## START MATERIAL SUPPLIED
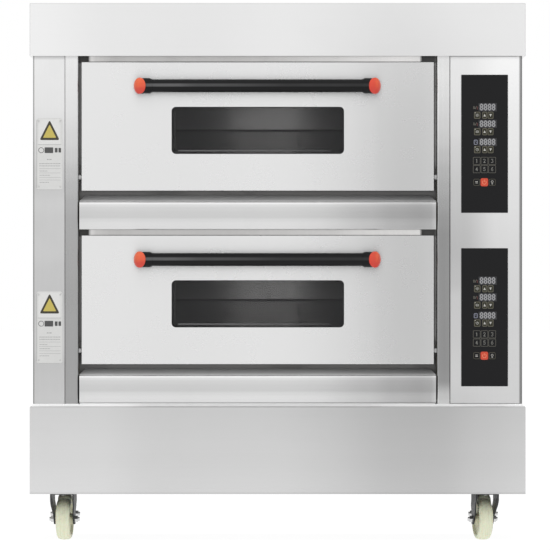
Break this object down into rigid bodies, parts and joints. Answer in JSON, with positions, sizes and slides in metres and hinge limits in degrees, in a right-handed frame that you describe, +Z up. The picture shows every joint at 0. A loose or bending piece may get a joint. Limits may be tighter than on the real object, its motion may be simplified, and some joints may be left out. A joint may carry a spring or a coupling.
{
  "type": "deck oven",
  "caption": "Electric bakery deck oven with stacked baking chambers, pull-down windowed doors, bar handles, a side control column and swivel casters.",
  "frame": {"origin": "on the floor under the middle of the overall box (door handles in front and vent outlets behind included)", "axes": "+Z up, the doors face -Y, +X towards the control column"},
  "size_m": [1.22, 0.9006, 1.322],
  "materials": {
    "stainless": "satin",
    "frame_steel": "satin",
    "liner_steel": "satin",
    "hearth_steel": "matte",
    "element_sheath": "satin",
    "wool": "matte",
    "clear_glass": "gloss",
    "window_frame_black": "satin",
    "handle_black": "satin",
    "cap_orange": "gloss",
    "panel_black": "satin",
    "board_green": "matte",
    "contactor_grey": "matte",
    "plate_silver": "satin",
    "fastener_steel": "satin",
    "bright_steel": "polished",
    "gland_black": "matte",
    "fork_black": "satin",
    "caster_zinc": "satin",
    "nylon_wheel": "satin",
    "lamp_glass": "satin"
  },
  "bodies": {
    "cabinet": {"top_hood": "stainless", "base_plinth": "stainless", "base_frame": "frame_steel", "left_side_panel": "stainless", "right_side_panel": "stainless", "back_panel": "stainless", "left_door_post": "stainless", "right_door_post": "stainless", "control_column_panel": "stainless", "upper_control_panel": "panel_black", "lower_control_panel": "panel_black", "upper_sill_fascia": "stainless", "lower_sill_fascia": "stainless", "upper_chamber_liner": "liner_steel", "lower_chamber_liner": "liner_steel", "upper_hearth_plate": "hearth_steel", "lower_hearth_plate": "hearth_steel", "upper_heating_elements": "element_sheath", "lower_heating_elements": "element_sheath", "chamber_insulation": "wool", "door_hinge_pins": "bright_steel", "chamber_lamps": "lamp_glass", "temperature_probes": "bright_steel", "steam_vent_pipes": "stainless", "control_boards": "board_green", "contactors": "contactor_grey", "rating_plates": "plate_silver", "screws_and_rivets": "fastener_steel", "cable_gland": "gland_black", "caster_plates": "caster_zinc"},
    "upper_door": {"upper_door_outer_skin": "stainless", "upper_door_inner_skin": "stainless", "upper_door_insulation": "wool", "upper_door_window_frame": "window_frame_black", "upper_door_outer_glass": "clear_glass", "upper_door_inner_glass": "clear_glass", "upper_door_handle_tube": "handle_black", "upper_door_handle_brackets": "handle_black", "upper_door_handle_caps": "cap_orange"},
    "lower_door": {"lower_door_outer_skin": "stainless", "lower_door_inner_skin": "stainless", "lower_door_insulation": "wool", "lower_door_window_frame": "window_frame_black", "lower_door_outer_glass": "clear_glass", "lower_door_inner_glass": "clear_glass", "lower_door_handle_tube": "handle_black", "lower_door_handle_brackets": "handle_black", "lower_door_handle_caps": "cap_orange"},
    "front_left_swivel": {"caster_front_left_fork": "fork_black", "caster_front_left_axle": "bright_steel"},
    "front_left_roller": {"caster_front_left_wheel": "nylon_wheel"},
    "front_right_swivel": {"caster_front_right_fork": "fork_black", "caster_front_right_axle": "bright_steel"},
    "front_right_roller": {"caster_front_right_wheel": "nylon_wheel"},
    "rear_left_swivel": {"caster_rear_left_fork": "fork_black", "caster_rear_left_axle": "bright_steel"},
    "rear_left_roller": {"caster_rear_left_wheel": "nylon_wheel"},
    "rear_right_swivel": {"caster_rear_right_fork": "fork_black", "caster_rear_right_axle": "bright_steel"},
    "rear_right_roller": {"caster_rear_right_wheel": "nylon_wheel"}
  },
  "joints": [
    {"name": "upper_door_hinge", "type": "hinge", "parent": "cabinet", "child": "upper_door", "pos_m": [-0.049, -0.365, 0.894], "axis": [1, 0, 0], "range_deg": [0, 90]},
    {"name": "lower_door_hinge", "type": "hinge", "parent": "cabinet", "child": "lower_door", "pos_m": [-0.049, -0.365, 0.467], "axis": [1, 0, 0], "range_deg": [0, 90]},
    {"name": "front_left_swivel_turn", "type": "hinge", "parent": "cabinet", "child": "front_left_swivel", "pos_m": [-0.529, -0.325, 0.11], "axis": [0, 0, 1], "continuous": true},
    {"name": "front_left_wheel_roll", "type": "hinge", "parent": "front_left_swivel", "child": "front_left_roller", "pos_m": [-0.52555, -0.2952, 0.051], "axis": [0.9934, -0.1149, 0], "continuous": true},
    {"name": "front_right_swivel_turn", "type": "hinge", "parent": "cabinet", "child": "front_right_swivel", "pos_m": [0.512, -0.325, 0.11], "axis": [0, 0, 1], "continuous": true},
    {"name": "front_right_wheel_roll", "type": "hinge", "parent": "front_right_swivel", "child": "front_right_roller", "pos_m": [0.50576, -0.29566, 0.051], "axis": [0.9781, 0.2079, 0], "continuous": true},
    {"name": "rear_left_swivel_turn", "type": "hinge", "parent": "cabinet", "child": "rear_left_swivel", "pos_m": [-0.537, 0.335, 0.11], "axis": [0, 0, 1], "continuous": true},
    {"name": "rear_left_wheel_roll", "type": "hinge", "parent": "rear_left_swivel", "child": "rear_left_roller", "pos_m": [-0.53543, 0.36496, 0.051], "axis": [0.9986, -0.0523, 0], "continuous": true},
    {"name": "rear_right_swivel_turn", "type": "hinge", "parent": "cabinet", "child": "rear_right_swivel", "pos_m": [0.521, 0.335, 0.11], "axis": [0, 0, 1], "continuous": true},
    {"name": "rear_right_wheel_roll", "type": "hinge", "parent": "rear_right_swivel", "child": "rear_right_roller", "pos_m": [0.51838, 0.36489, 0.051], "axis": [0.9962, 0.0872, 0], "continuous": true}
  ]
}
## END MATERIAL SUPPLIED
## START MATERIAL SUPPLIED
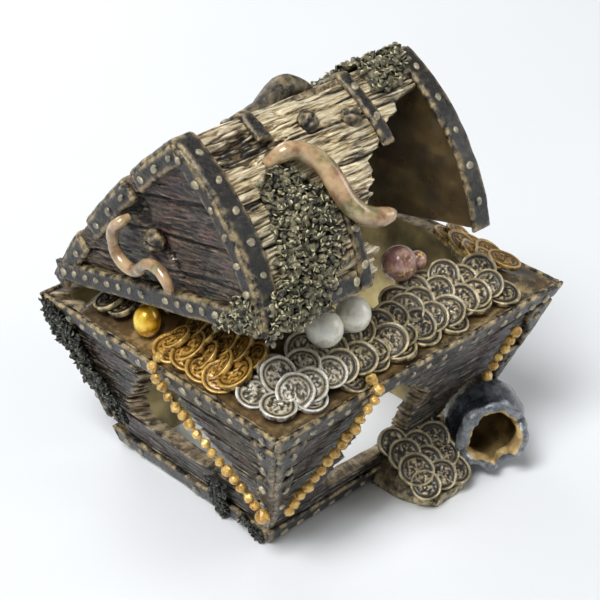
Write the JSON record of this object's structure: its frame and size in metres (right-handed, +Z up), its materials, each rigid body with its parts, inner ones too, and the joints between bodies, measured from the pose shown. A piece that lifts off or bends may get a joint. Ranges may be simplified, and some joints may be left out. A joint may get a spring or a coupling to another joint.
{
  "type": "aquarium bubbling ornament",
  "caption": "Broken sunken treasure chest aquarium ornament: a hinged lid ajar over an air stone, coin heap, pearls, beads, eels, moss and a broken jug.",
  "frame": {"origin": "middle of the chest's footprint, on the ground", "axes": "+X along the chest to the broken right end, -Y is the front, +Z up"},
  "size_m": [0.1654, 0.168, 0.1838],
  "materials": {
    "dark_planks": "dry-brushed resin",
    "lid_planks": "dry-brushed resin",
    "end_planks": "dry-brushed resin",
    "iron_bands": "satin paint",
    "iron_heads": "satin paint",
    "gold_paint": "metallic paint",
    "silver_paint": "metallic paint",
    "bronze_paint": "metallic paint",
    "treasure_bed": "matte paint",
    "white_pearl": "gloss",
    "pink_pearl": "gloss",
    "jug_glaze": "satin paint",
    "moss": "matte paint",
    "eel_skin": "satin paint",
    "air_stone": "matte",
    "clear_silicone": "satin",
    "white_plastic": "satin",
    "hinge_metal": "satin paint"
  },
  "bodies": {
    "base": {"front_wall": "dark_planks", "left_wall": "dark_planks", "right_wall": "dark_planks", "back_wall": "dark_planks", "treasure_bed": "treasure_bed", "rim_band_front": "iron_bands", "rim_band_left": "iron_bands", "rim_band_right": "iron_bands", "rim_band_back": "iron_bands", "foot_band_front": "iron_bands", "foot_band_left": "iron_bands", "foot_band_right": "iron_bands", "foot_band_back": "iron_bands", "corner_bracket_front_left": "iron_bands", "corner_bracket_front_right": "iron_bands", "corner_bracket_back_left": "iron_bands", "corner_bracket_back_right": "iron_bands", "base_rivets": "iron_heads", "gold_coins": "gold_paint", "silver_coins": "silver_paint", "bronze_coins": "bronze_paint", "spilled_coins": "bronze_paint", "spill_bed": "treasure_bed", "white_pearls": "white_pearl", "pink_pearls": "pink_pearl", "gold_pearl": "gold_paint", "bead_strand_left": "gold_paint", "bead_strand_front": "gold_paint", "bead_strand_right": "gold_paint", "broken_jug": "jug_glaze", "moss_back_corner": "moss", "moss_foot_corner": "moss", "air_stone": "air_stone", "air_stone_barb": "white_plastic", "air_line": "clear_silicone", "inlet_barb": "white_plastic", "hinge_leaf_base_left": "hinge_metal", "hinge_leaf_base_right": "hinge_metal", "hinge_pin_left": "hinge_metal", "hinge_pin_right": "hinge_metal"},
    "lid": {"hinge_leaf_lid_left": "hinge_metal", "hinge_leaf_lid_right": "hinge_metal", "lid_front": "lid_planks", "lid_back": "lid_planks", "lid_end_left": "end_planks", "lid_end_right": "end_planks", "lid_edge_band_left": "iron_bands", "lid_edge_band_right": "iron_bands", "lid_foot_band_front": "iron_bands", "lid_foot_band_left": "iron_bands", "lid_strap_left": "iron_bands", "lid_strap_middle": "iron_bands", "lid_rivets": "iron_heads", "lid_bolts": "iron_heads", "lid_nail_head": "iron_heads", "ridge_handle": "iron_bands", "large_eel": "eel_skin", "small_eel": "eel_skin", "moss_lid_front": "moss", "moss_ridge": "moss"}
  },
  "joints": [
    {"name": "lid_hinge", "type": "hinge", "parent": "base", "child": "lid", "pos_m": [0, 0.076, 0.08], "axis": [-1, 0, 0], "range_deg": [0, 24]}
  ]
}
## END MATERIAL SUPPLIED
## START MATERIAL SUPPLIED
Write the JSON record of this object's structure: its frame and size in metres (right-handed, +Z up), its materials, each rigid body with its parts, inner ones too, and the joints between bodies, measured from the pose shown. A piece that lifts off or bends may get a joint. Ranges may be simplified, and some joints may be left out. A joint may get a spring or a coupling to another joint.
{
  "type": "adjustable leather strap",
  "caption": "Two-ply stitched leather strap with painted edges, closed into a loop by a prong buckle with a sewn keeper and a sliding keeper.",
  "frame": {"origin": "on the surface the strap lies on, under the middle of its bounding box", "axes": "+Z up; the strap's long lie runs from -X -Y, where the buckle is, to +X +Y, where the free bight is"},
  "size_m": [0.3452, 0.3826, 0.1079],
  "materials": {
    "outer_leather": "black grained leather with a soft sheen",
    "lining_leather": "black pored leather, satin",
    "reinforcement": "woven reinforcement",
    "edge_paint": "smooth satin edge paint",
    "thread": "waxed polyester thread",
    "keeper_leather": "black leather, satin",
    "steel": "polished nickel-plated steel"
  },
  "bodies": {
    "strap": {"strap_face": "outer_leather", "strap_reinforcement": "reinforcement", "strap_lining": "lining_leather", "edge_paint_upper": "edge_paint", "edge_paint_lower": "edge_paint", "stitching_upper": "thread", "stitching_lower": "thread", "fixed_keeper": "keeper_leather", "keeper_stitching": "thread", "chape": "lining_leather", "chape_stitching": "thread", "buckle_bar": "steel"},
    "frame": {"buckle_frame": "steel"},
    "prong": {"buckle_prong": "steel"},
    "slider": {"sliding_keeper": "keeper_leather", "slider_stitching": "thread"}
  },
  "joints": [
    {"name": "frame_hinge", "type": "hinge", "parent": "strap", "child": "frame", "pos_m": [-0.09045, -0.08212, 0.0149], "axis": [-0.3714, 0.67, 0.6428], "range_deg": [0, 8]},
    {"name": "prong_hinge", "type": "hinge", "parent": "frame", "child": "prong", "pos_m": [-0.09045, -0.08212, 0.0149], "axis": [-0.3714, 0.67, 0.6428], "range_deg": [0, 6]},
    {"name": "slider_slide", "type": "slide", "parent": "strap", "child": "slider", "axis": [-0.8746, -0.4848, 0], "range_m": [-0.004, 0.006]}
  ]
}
## END MATERIAL SUPPLIED
**OBJECTIVE**
Copy every line of the records above that holds the word "into".

**EXERCISE SOLUTION**
Break this object down into rigid bodies, parts and joints. Answer in JSON, with positions, sizes and slides in metres and hinge limits in degrees, in a right-handed frame that you describe, +Z up. The picture shows every joint at 0. A loose or bending piece may get a joint. Limits may be tighter than on the real object, its motion may be simplified, and some joints may be left out. A joint may carry a spring or a coupling.
  "caption": "Two-ply stitched leather strap with painted edges, closed into a loop by a prong buckle with a sewn keeper and a sliding keeper.",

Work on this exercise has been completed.